Washington, DC – The US dollar held steady near its highest level in a week on Thursday, supported by uncertainty stemming from recent military developments in the Gulf region. This stability followed reports of new US airstrikes targeting a military site inside Iran, further escalating geopolitical tensions and diminishing hopes for a swift resolution between Washington and Tehran. This comes especially after US President Donald Trump’s remarks on Wednesday expressing dissatisfaction with the Iran nuclear deal.
The impact of tensions on global markets
These developments were reflected in the movement of major currencies. The dollar continued its strength, driven by increased investor expectations that the Federal Reserve would maintain its focus on curbing inflation. This was particularly true given the significant rise in energy prices. The dollar index, which measures the performance of the US currency against a basket of six major currencies, also stabilized at 99.288, a level not seen since May 22.
Conversely, other currencies saw varying degrees of decline. The euro fell to $1.1620. The British pound also declined by 0.1% to $1.34176. The Australian dollar dropped by 0.2% to $0.71305, while the New Zealand dollar remained stable at $0.58965.
The yen is approaching the intervention zone.

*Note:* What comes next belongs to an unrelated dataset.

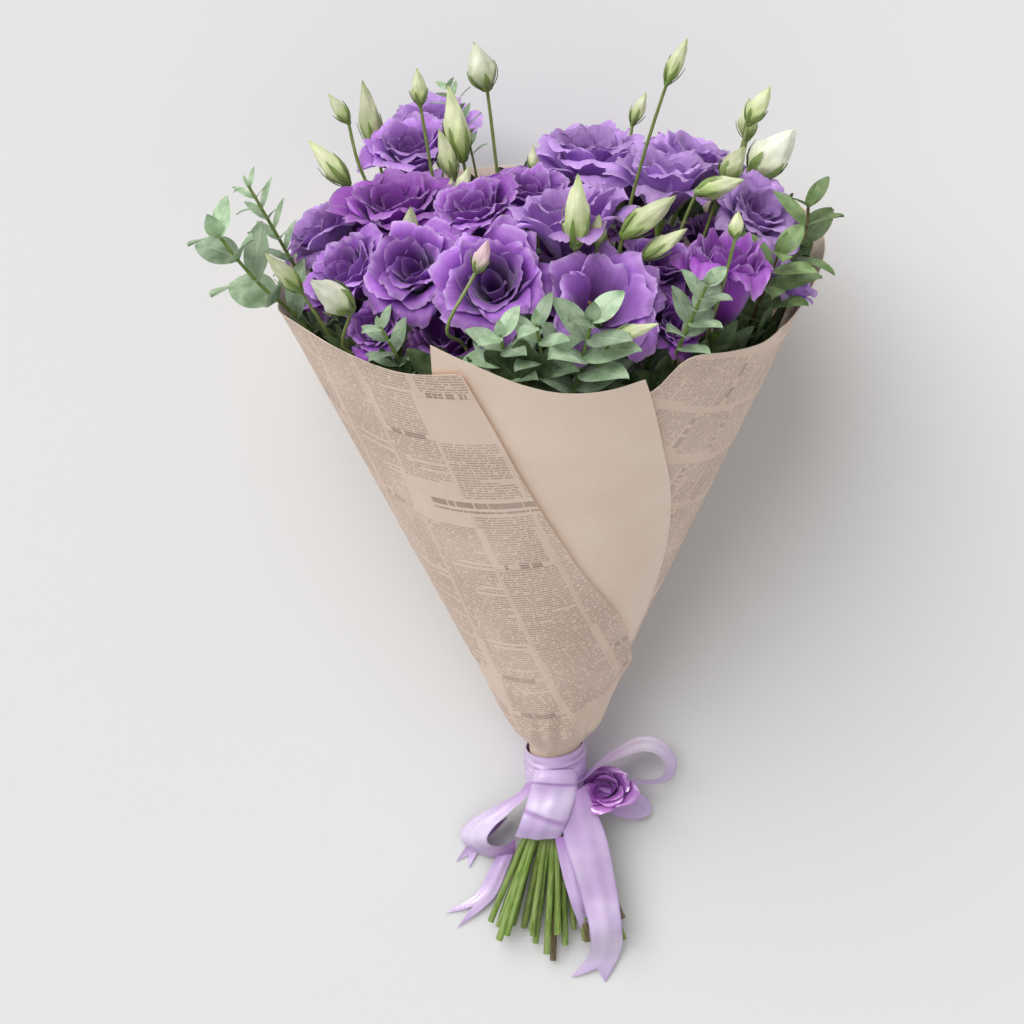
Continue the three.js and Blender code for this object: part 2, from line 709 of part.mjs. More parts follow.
// The cup under a flower, whose top stops just short of the petals.
const CALYX_LENGTH = 9;
function calyxSolid(bloom) {
  return spindle(
    bloom.base.clone().addScaledVector(bloom.axis, -CALYX_LENGTH),
    bloom.axis,
    [[2, 1.9], [CALYX_LENGTH - 2 * CLEAR, 3.2]],
    CALYX_LENGTH - CLEAR,
    5,
  );
}

function flowerStem(stem, index) {
  const target = flowerTargets[index];
  const share = FORK_ALONG / FLOWER_HEIGHT;
  const fork = at(target.side * share, target.front * share, FORK_ALONG);
  const path = mainStem(index, STEM_RADIUS, fork);
  const heading = fork.clone().sub(path[path.length - 2]).normalize();
  const pieces = [rod(path, STEM_RADIUS, 6)];
  // Shoots leave one below another, so that each one joins the stem by itself.
  const shootStart = (count) => fork.clone().addScaledVector(heading, -2 - SHOOT_STEP * count);
  for (const k of stem.blooms) {
    const bloom = BLOOMS[k];
    const foot = bloom.base.clone().addScaledVector(bloom.axis, 3 - CALYX_LENGTH);
    const path = route(shootStart((pieces.length - 1) / 2), heading, foot, bloom.axis, SHOOT_MARGIN, 5);
    pieces.push(rod(path, SHOOT_RADIUS, 4), calyxSolid(bloom));
  }
  for (const { middle, axis, length, width } of stem.buds) {
    const foot = middle.clone().addScaledVector(axis, -0.5 * length);
    const path = route(shootStart((pieces.length - 1) / 2), heading, foot, axis, SHOOT_MARGIN, 8);
    pieces.push(rod(path, STALK_RADIUS, 4), budSolid(foot, axis, length, width));
  }
  return joined(pieces);
}

// Whether a point keeps clear of the paper and of the open flowers.
function isClear(p, margin) {
  const held = p.clone();
  holdInPaper(held, margin);
  clearOfBlooms(held, margin);
  return held.distanceTo(p) === 0;
}

// The place on a path at a distance back from its end, and the way the path runs there.
function backFromEnd(path, distance) {
  let left = distance;
  for (let i = path.length - 1; ; i--) {
    const way = path[i].clone().sub(path[i - 1]);
    const length = way.length();
    way.normalize();
    if (left <= length || i === 1) return [path[i].clone().addScaledVector(way, -left), way];
    left -= length;
  }
}

// A sprig: a stem with pairs of leaves, each pair turned a quarter from the last.
function sprigSolid(sprig, index) {
  const tip = at(sprig.side, sprig.front, sprig.along);
  const share = FORK_ALONG / sprig.along;
  const fork = at(sprig.side * share, sprig.front * share, FORK_ALONG);
  holdInPaper(fork, SHOOT_MARGIN);
  const stem = mainStem(FLOWER_STEMS.length + index, SPRIG_RADIUS, fork);
  const heading = fork.clone().sub(stem[stem.length - 2]).normalize();
  const path = [...stem, ...route(fork, heading, tip, heading, SHOOT_MARGIN, 8).slice(1)];
  const pieces = [rod(path, SPRIG_RADIUS, 6)];
  for (let pair = 0; pair < sprig.pairs; pair++) {
    const [middle, axis] = backFromEnd(path, 2 + pair * sprig.spacing);
    const [e1, e2] = across(axis);
    const size = 0.7 + 0.3 * Math.min(1, pair / 2);
    const length = sprig.leaf * size;
    const width = sprig.width * size;
    for (let k = 0; k < 2; k++) {
      const angle = (90 * pair + 180 * k + 40 + 20 * chance(index, pair)) * DEG;
      const out = e1.clone().multiplyScalar(Math.cos(angle)).addScaledVector(e2, Math.sin(angle));
      const direction = out.clone().multiplyScalar(0.85).addScaledVector(axis, 0.6).normalize();
      const place = (v) => middle.clone().addScaledVector(direction, length * v);
      if ([0.35, 0.7, 1].every((v) => isClear(place(v), 3 + 0.4 * width))) {
        pieces.push(leafSolid(middle, direction, axis, length, width));
      }
    }
  }
  return joined(pieces);
}

// Ribbon

const RIBBON_THICK = 0.8;
const BAND_INNER = 17.4;
const BAND_FOOT = -12;
const BAND_TOP = 24;
const BAND_OUTER = BAND_INNER + RIBBON_THICK;

// The ribbon wound round the tie.
function bandSolid() {
  const tube = (radius, foot, top) =>
    solidOf(
      new THREE.CylinderGeometry(radius, radius, top - foot, 24)
        .rotateX(RISE)
        .translate(...at(0, 0, (foot + top) / 2).toArray()),
    );
  return tube(BAND_OUTER, BAND_FOOT, BAND_TOP).subtract(tube(BAND_INNER, BAND_FOOT - 2, BAND_TOP + 2));
}

// A length of ribbon between two edges, each a smooth curve through its points. A notch cuts its end to a V.
function ribbonSolid({ left, right, rows, notch = 0 }) {
  const curves = [left, right].map(
    (edge) => new THREE.CatmullRomCurve3(edge.map((p) => new THREE.Vector3(...p)), false, "centripetal"),
  );
  return blade(2, rows, RIBBON_THICK, (u, v) => {
    const t = v * (1 - notch * (1 - Math.abs(u)));
    return curves[0].getPoint(clamp01(t)).lerp(curves[1].getPoint(clamp01(t)), (u + 1) / 2);
  });
}

// Edge points are [x, y, z] in the part's frame, from the tie outward.
const RIBBONS = {
  ribbon_fold: {
    left: [[-14, 0, 41.9], [-17, -14, 38], [-22, -30, 35], [-26, -41, 31], [-24, -38, 27.5], [-21, -28, 29]],
    right: [[11, -1, 41.5], [10, -15, 40], [7, -31, 38], [4, -43, 34], [4, -39, 30.5], [5, -28, 31]],
    rows: 10,
  },
  ribbon_loop_left: {
    left: [[-19.3, 1, 18], [-42, -15, 14], [-60, -28, 8], [-64, -43, 4], [-52, -54, 4], [-34, -50, 5]],
    right: [[-16.3, -10, 30], [-30, -22, 34], [-45, -31, 31], [-49, -44, 26], [-38, -53, 21], [-27, -46, 20]],
    rows: 10,
  },
  ribbon_loop_right: {
    left: [[19.3, 2, 22], [36, 19, 24], [56, 25, 22], [76, 10, 17], [68, -8, 14], [48, -12, 12]],
    right: [[15.1, -3, 34], [38, 11, 42], [54, 15, 44], [70, 6, 38], [63, -7, 32], [50, -8, 26]],
    rows: 10,
  },
  ribbon_end_left: {
    left: [[-30, -34, 3], [-46, -46, 3.2], [-58, -64, 2]],
    right: [[-34, -28, 8], [-52, -42, 3.6], [-66, -60, 1]],
    rows: 4,
    notch: 0.12,
  },
  ribbon_tail_left: {
    left: [[-36, -51.4, 4.7], [-49, -82, 1], [-66, -102, 1]],
    right: [[-42, -53.6, 4.3], [-54, -72, 10], [-75, -91, 6]],
    rows: 6,
    notch: 0.2,
  },
  ribbon_tail_right: {
    left: [[12, -24, 37], [8, -44, 36], [14, -84, 29], [18, -110, 25], [14, -128, 6], [5, -137, 1]],
    right: [[24, -28, 27], [30, -40, 30], [37, -84, 27], [38, -108, 24], [35, -126, 6], [26, -142, 1]],
    rows: 12,
    notch: 0.08,
  },
  ribbon_tail_middle: {
    left: [[-2, -43.8, 31.9], [2, -70, 29], [10, -104, 27], [16, -124, 10]],
    right: [[12, -39.8, 32.6], [12, -66, 29], [17, -102, 26.5], [24, -119, 10]],
    rows: 7,
    notch: 0.1,
  },
  ribbon_leaf: {
    left: [[22, -25, 25], [40, -27, 20], [57, -31, 12]],
    right: [[27.4, -10.4, 22.1], [42, -13, 15], [60, -20, 10]],
    rows: 4,
  },
};

// A rosette of folded satin at the side of the tie.
const ROSETTE = {
  base: new THREE.Vector3(28, -10, 22.6),
  axis: new THREE.Vector3(0.35, -0.1, 0.93).normalize(),
  radius: 17,
  depth: 14,
  open: 0.6,
  turn: 10,
};

const numbered = (name, i) => `${name}_${String(i + 1).padStart(2, "0")}`;
const group = new THREE.Group();
group.add(
  meshOf("paper_wrap", paperWrap, paperLook),
  meshOf("paper_panel", paperPanel, plainPaperLook),
  ...BLOOMS.map((bloom, i) => meshOf(numbered("bloom", i), flowerSolid(bloom, 5, 3), petalLook)),
  ...FLOWER_STEMS.map((stem, i) => meshOf(numbered("flower_stem", i), flowerStem(stem, i), stemLook)),
  ...SPRIGS.map((sprig, i) => meshOf(`leaf_sprig_${i + 1}`, sprigSolid(sprig, i), leafLook)),
  meshOf("ribbon_band", bandSolid(), ribbonLook),
  ...Object.entries(RIBBONS).map(([name, strip]) => meshOf(name, ribbonSolid(strip), ribbonLook)),
  meshOf("ribbon_rosette", flowerSolid(ROSETTE, 4, 3), rosetteLook),
);

// The origin is at the middle of the whole bunch, on the surface it lies on.
const box = new THREE.Box3().setFromObject(group);
const middle = box.getCenter(new THREE.Vector3());
for (const mesh of group.children) mesh.geometry.translate(-middle.x, -middle.y, -box.min.z);

export default group;
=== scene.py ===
"""Looks for a hand-tied bunch of lisianthus in a paper cone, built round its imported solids.

Every CAD node is replaced by a finer piece in the same place. Lengths are millimetres until a mesh is made.
As in the part's source, a place in the bunch is (side, front, along): side is to the right as seen from
above, front is away from the surface, square to the bunch's own axis, and along is the distance from the tie
up that axis.
"""

import itertools
from math import atan2, ceil, cos, floor, hypot, pi, radians, sin, sqrt, tan
from types import SimpleNamespace

import bpy
import numpy as np
from mathutils import Matrix, Vector


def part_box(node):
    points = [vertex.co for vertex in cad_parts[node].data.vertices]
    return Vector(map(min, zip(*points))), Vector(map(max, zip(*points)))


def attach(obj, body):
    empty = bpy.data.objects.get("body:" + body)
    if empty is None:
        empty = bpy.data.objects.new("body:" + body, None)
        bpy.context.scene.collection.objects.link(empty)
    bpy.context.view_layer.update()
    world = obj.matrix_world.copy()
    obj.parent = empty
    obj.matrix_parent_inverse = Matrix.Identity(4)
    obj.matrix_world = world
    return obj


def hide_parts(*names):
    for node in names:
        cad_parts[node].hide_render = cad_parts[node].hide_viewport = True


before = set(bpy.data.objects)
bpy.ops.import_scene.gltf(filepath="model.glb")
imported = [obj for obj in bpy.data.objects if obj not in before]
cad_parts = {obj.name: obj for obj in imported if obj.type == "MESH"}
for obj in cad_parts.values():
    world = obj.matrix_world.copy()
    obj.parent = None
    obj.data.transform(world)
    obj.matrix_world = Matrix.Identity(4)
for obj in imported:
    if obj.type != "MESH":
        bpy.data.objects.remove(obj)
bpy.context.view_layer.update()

MM = 0.001

# The bunch's own directions and its tie, found from the ribbon band

AXIS_RISE = radians(21.5)
SIDE = Vector((1, 0, 0))
FRONT = Vector((0, -sin(AXIS_RISE), cos(AXIS_RISE)))
ALONG = Vector((0, cos(AXIS_RISE), sin(AXIS_RISE)))
TIE_HEIGHT = 22
BAND_FOOT = -12
BAND_TOP = 24
BAND_INNER = 17.4
band_low, band_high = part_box("ribbon_band")
TIE = (band_low + band_high) / 2 / MM - ALONG * (BAND_FOOT + BAND_TOP) / 2
UNDER_TIE = TIE - Vector((0, 0, TIE_HEIGHT))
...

In a notable development in the Asian currency market, the Japanese yen continued its decline, falling to 159.60 against the dollar, its lowest level since April 30.
The yen is thus approaching the 160 level, a psychological and technical barrier that prompted Japanese authorities to intervene in the market last month to support the local currency. Meanwhile, data from the London Stock Exchange Group indicates that markets are currently pricing in a 70% probability of the Bank of Japan raising interest rates by a quarter of a percentage point at its upcoming meeting on June 15 and 16.
Global markets are now awaiting the release of US Personal Consumption Expenditures (PCE) data. This is the Federal Reserve’s preferred indicator for measuring inflation and will play a crucial role in shaping expectations regarding the future trajectory of interest rates. Consequently, investors face an economic landscape where geopolitical pressures intertwine with the monetary policies of major central banks.